**Work to do**
Only the lines from the start of the material through the line containing "return STEP * steps * side * end" are to be extracted, exactly as they appear.

**Recorded information**
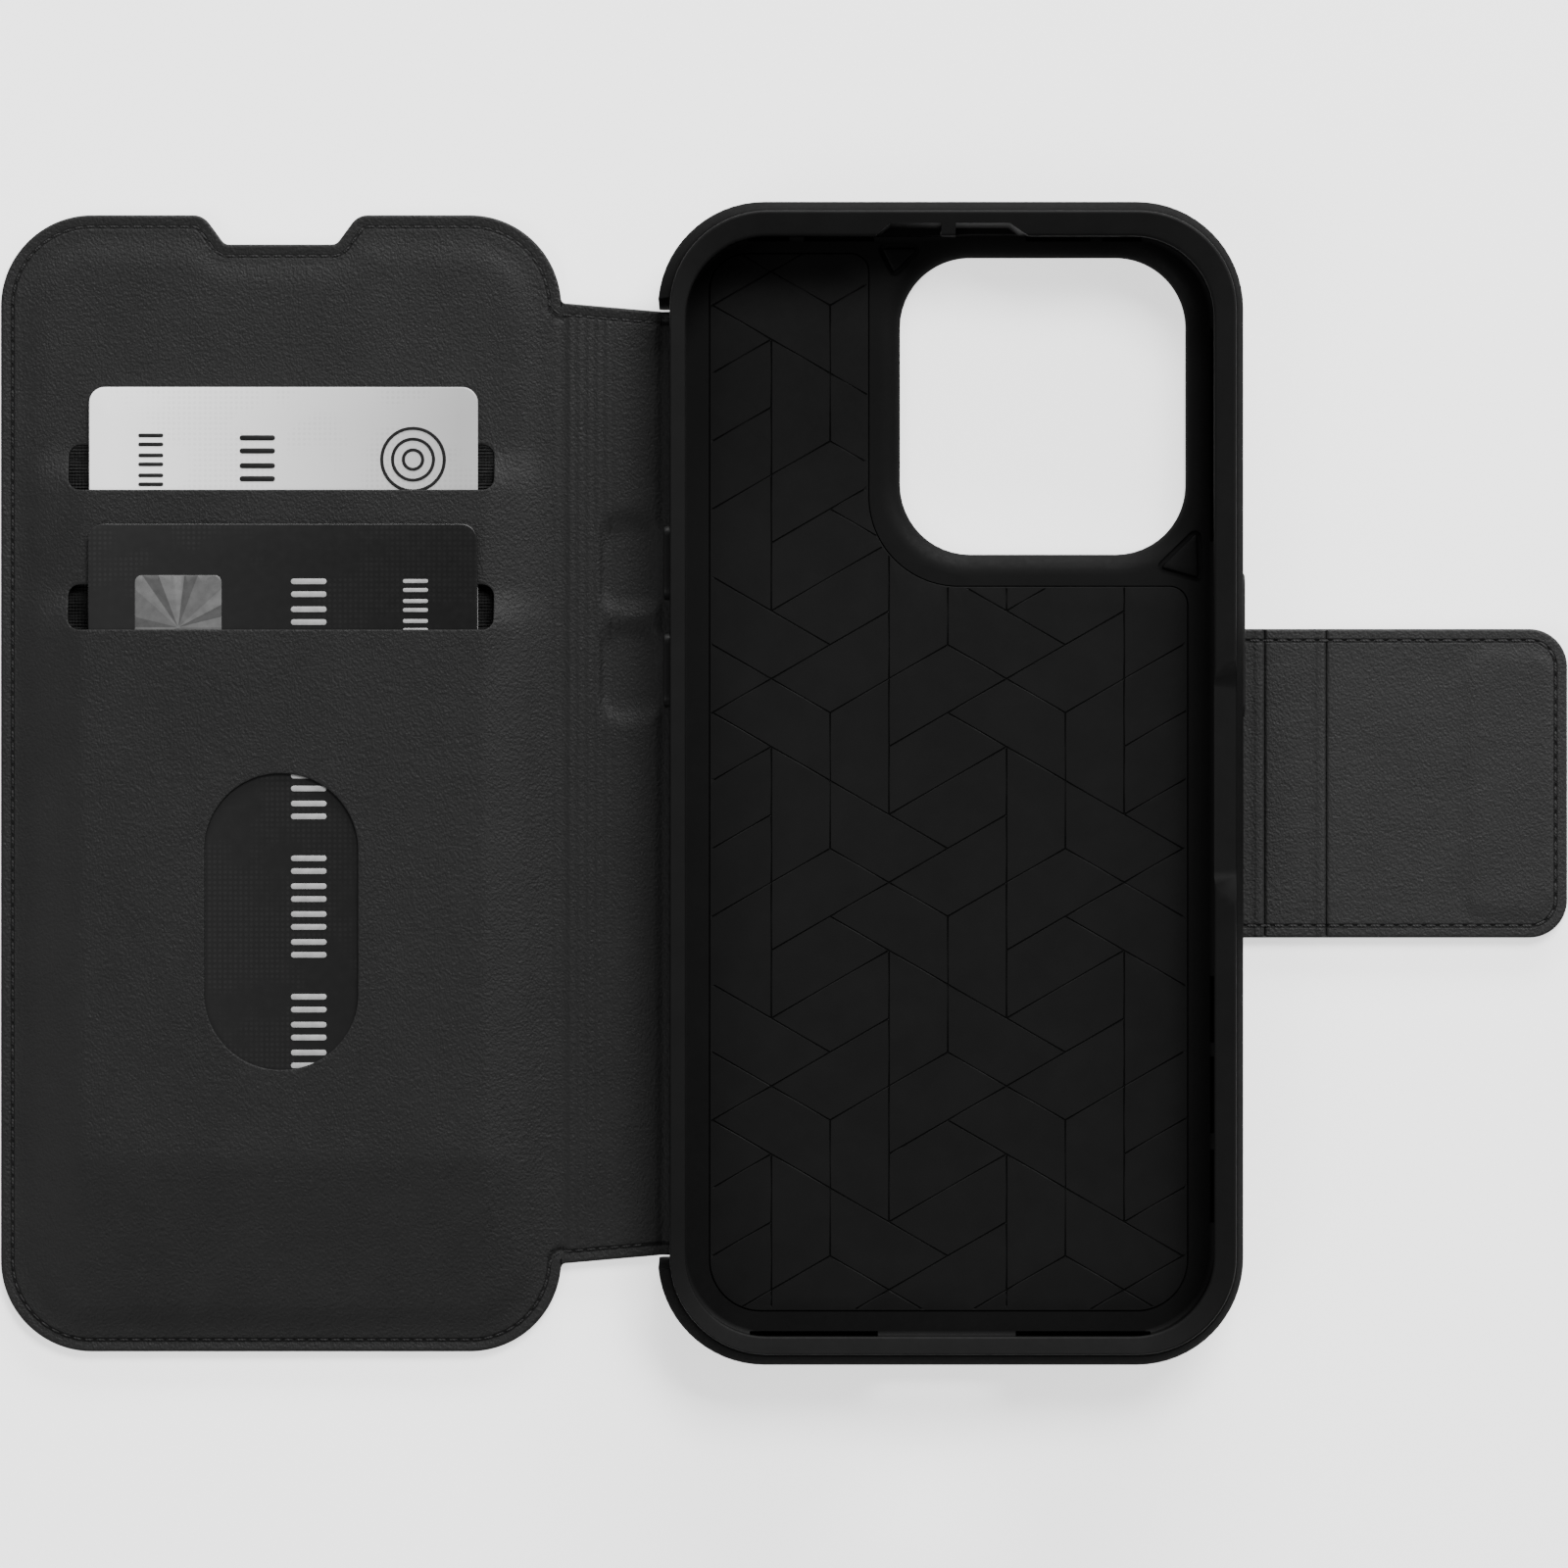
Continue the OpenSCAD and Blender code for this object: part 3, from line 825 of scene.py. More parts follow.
# Card pockets: their slots, and the window over the lower card
CARD_X = UPPER_CARD.cx
SLOT_X = CARD_X - 0.3
SLOT_HW = 28.55
SLOT_H = 6.05
UPPER_SLOT = 39.4
LOWER_SLOT = 20.6
# How far one pocket front rises over the next
STEP = 1.2
# The pocket fronts slope off to both sides, between these distances from the
# middle of the cards, and to the bottom end, between these two Y
RAMP = (27.2, 36.0)
END_RAMP = (-75.0, -50.5)
WINDOW = (CARD_X - 10.45, -38.4, CARD_X + 10.1, 1.3)
WINDOW_R = 10.2
PLAIN_Z = 1.55
BORDER_Z = 1.25
STRAP_Z = SPINE_INNER.z1
PLEAT_PITCH = 1.25
PLEAT_DEPTH = 0.12
PAD_DEPTH = 0.55
CREASE_DEPTH = 0.26
MAGNET_RISE = 0.16

# Half the width of the channel that stitches pull, and its depths
CHANNEL_W = 0.16
COVER_CHANNEL = 0.15
STRAP_CHANNEL = 0.13
BACK_CHANNEL = 0.14


def slot_box(y):
    """The slot that starts at a height on the cover."""
    return (SLOT_X - SLOT_HW, y, SLOT_X + SLOT_HW, y + SLOT_H)


def pocket_lift(x, y):
    """How far the pocket fronts rise over the plain leather."""
    steps = 2
    for slot in (UPPER_SLOT, LOWER_SLOT):
        steps = steps - smooth(y, slot, slot + SLOT_H)
    side = 1 - np.clip((np.abs(x - CARD_X) - RAMP[0]) / (RAMP[1] - RAMP[0]), 0, 1)
    end = np.clip((y - END_RAMP[0]) / (END_RAMP[1] - END_RAMP[0]), 0, 1)
    return STEP * steps * side * end


def spine_pads(x, y):
    """1 on the flat of the two pads that clear the volume buttons."""
    total = 0 * x
    reach = (VOLUME_UP.y1 - VOLUME_UP.y0) / 2 - 0.5
    for key in (VOLUME_UP, VOLUME_DOWN):
        box = (SPINE_MIDDLE - 0.3, key.cy - reach, FOLD["spine_fold"] - 1.4, key.cy + reach)
        total = np.maximum(total, smooth(inside_box(x, y, box, 1.5), -1.8, 0))
    return total


def spine_height(x, y):
    """Top of the spine leather, pleated next to the cover."""
    place = x - HINGE_EDGE
    pleats = 0.5 - 0.5 * np.cos(place * math.tau / PLEAT_PITCH)
    fade = smooth(place, -0.2, 0.6) * (1 - smooth(place, 5.5, 8))
    height = BORDER_Z + (STRAP_Z - BORDER_Z) * smooth(place, 0, 1.4)
    height = height - PLEAT_DEPTH * pleats * fade - 0.1 * bell(place, 0, 0.35)
    height = height - 0.18 * bell(x, FOLD["spine_fold"], 0.6)
    return height - PAD_DEPTH * spine_pads(x, y)


def groove(depth, size):
    """The channel that a row of stitches pulls into the leather: the border
    tilts down to it from a crest near the edge."""
    border = np.clip(1 - (STITCH_IN - depth) / 1.15, 0, 1)
    return size * np.where(depth < STITCH_IN, border, bell(depth, STITCH_IN, CHANNEL_W))


def in_seam_shade(x, y, edge, hole):
    """1 on the faces along the row of stitches that take painted shade."""
    return (np.abs(edge - STITCH_IN) < 0.24).astype(np.int32)


def cover_height(x, y, edge, hole):
    """Top of the inner leather over the cover and the spine."""
    board = np.minimum(inside_box(x, y, BOARD.flat, 8.5), edge - 3.6)
    field = BORDER_Z + (PLAIN_Z - BORDER_Z) * smooth(board, -1.5, 1.4) + pocket_lift(x, y)
    field = field + 0.024 * waves(x, y, 14, 3) + 0.012 * waves(x, y, 5, 4)
    share = smooth(x, HINGE_EDGE - 1.2, HINGE_EDGE - 0.2)
    height = field * (1 - share) + spine_height(x, y) * share - groove(edge, COVER_CHANNEL)
    return height - edge_drop(edge, EDGE_R) - edge_drop(hole, 0.14)


def cover_under(x, y, edge, hole):
    """Underside of the inner leather, clear of the cards under it."""
    top = cover_height(x, y, np.maximum(edge, 1.0), np.maximum(hole, 1.0))
    return np.where(edge < 2.4, OUTER_T - 0.01, np.maximum(top - SHEET_T, OUTER_T - 0.01))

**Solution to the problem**
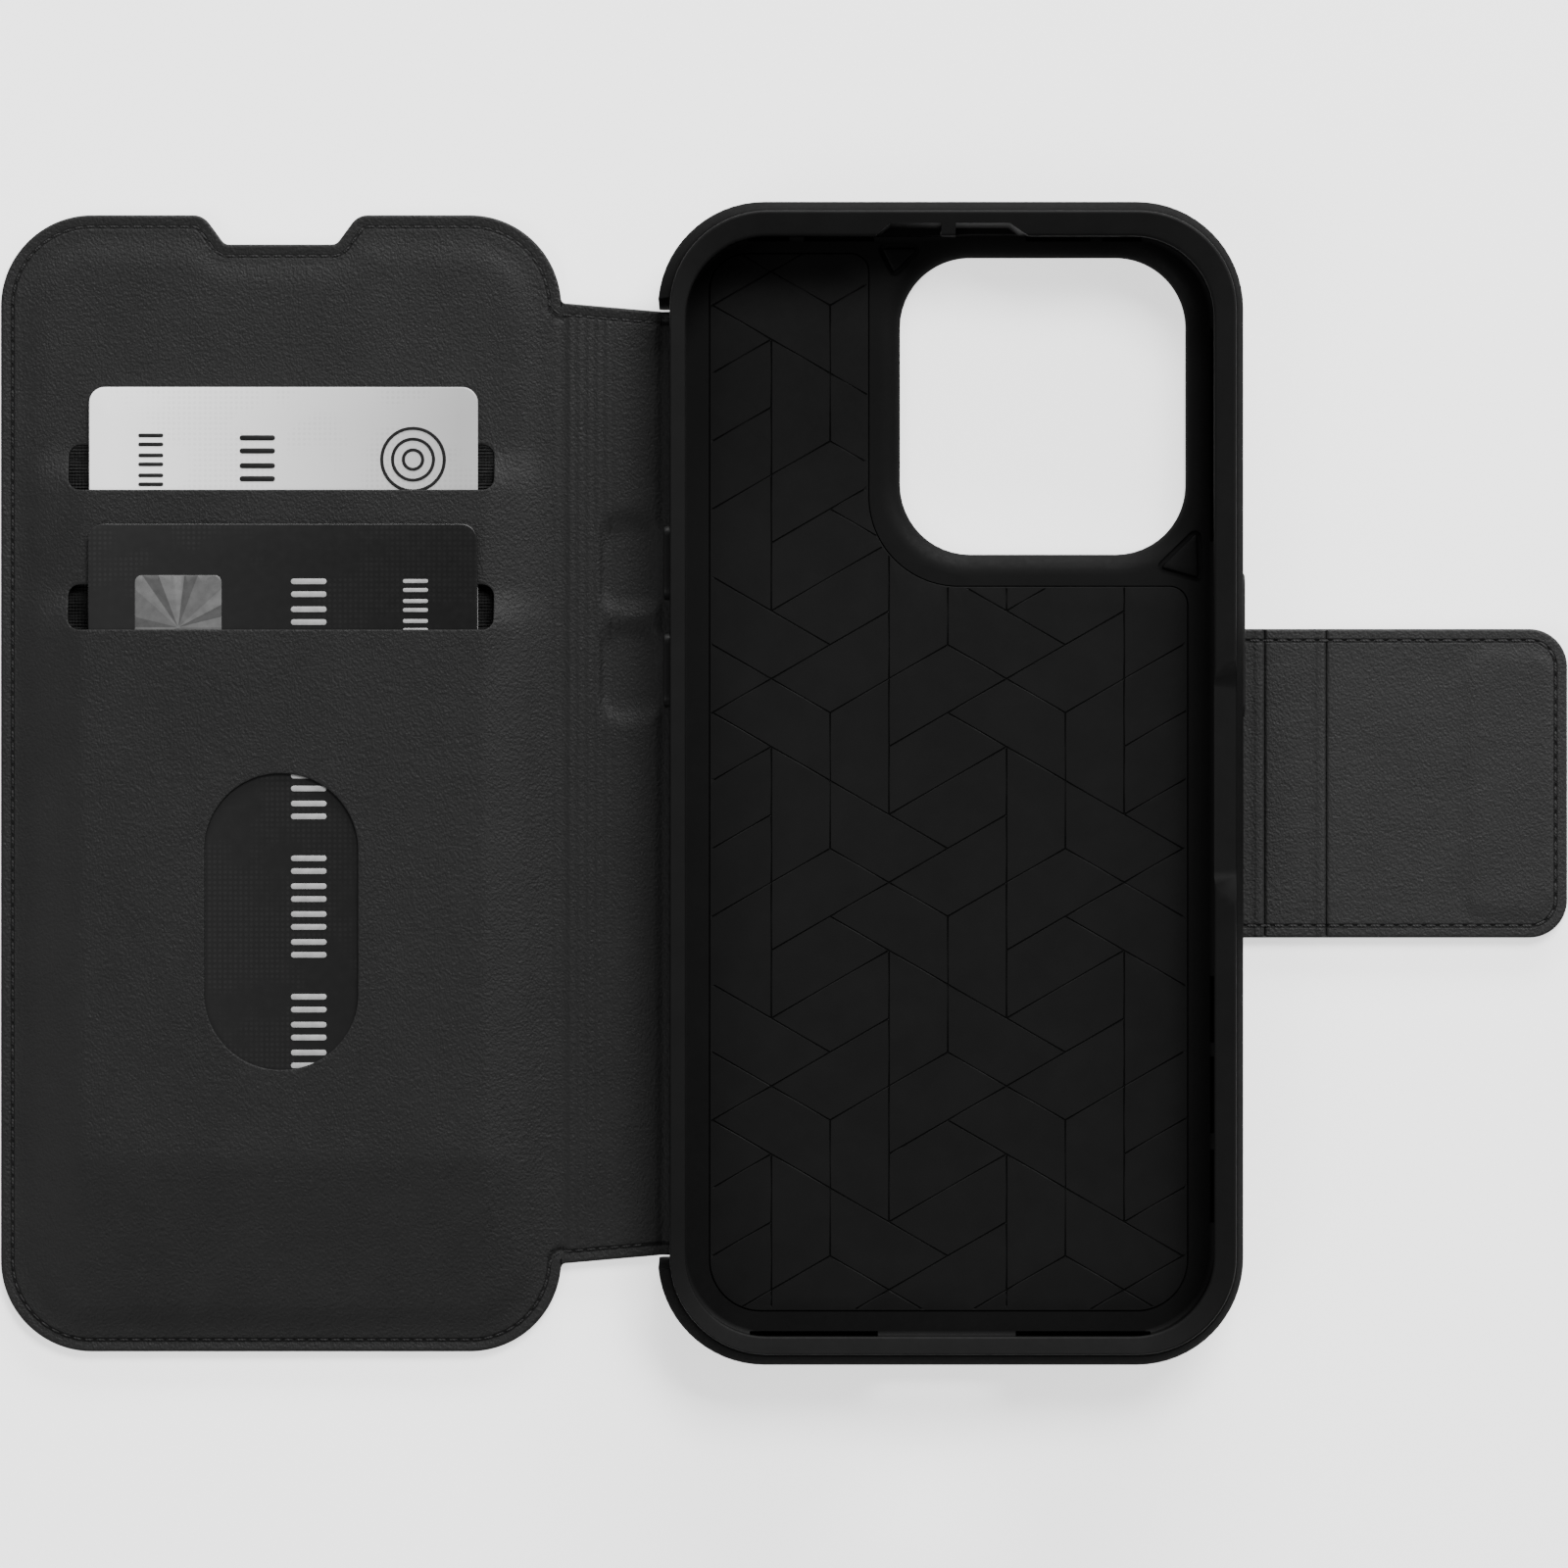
Continue the OpenSCAD and Blender code for this object: part 3, from line 825 of scene.py. More parts follow.
# Card pockets: their slots, and the window over the lower card
CARD_X = UPPER_CARD.cx
SLOT_X = CARD_X - 0.3
SLOT_HW = 28.55
SLOT_H = 6.05
UPPER_SLOT = 39.4
LOWER_SLOT = 20.6
# How far one pocket front rises over the next
STEP = 1.2
# The pocket fronts slope off to both sides, between these distances from the
# middle of the cards, and to the bottom end, between these two Y
RAMP = (27.2, 36.0)
END_RAMP = (-75.0, -50.5)
WINDOW = (CARD_X - 10.45, -38.4, CARD_X + 10.1, 1.3)
WINDOW_R = 10.2
PLAIN_Z = 1.55
BORDER_Z = 1.25
STRAP_Z = SPINE_INNER.z1
PLEAT_PITCH = 1.25
PLEAT_DEPTH = 0.12
PAD_DEPTH = 0.55
CREASE_DEPTH = 0.26
MAGNET_RISE = 0.16

# Half the width of the channel that stitches pull, and its depths
CHANNEL_W = 0.16
COVER_CHANNEL = 0.15
STRAP_CHANNEL = 0.13
BACK_CHANNEL = 0.14


def slot_box(y):
    """The slot that starts at a height on the cover."""
    return (SLOT_X - SLOT_HW, y, SLOT_X + SLOT_HW, y + SLOT_H)


def pocket_lift(x, y):
    """How far the pocket fronts rise over the plain leather."""
    steps = 2
    for slot in (UPPER_SLOT, LOWER_SLOT):
        steps = steps - smooth(y, slot, slot + SLOT_H)
    side = 1 - np.clip((np.abs(x - CARD_X) - RAMP[0]) / (RAMP[1] - RAMP[0]), 0, 1)
    end = np.clip((y - END_RAMP[0]) / (END_RAMP[1] - END_RAMP[0]), 0, 1)
    return STEP * steps * side * end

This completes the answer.